**Problem requirements:** Please copy all the lines that follow, word for word.

**Data:**
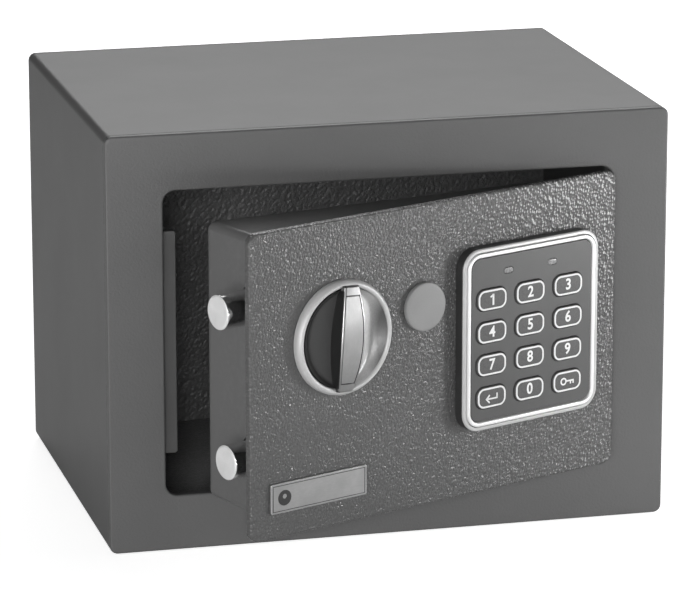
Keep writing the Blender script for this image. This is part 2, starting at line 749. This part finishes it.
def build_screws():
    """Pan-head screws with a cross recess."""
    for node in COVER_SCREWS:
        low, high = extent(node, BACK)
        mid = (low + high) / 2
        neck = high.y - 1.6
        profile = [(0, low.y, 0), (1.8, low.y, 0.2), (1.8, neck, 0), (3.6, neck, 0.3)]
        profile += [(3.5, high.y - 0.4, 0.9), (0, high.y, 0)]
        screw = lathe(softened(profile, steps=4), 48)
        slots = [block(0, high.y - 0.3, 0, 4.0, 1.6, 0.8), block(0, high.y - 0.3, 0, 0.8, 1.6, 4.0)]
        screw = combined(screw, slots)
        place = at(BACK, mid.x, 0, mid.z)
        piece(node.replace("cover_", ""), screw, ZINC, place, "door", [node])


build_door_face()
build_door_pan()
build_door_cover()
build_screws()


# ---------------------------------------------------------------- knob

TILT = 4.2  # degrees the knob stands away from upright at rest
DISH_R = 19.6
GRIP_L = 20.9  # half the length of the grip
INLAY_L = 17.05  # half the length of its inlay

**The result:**
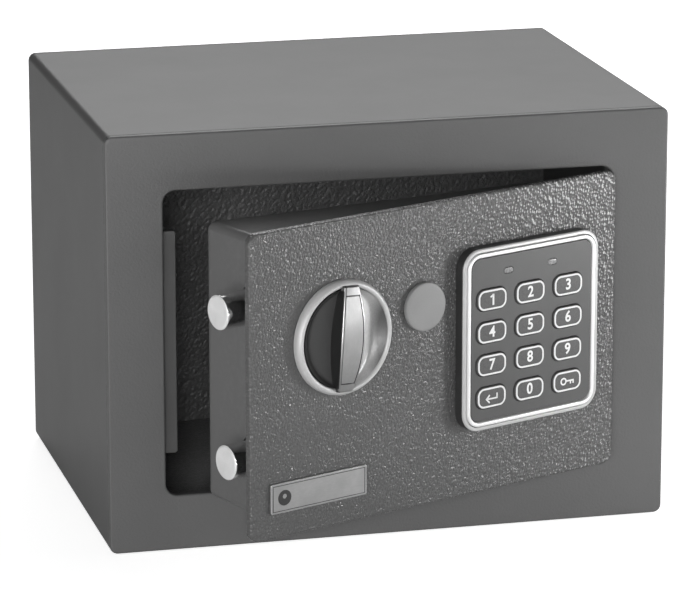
Keep writing the Blender script for this image. This is part 2, starting at line 749. This part finishes it.
def build_screws():
    """Pan-head screws with a cross recess."""
    for node in COVER_SCREWS:
        low, high = extent(node, BACK)
        mid = (low + high) / 2
        neck = high.y - 1.6
        profile = [(0, low.y, 0), (1.8, low.y, 0.2), (1.8, neck, 0), (3.6, neck, 0.3)]
        profile += [(3.5, high.y - 0.4, 0.9), (0, high.y, 0)]
        screw = lathe(softened(profile, steps=4), 48)
        slots = [block(0, high.y - 0.3, 0, 4.0, 1.6, 0.8), block(0, high.y - 0.3, 0, 0.8, 1.6, 4.0)]
        screw = combined(screw, slots)
        place = at(BACK, mid.x, 0, mid.z)
        piece(node.replace("cover_", ""), screw, ZINC, place, "door", [node])


build_door_face()
build_door_pan()
build_door_cover()
build_screws()


# ---------------------------------------------------------------- knob

TILT = 4.2  # degrees the knob stands away from upright at rest
DISH_R = 19.6
GRIP_L = 20.9  # half the length of the grip
INLAY_L = 17.05  # half the length of its inlay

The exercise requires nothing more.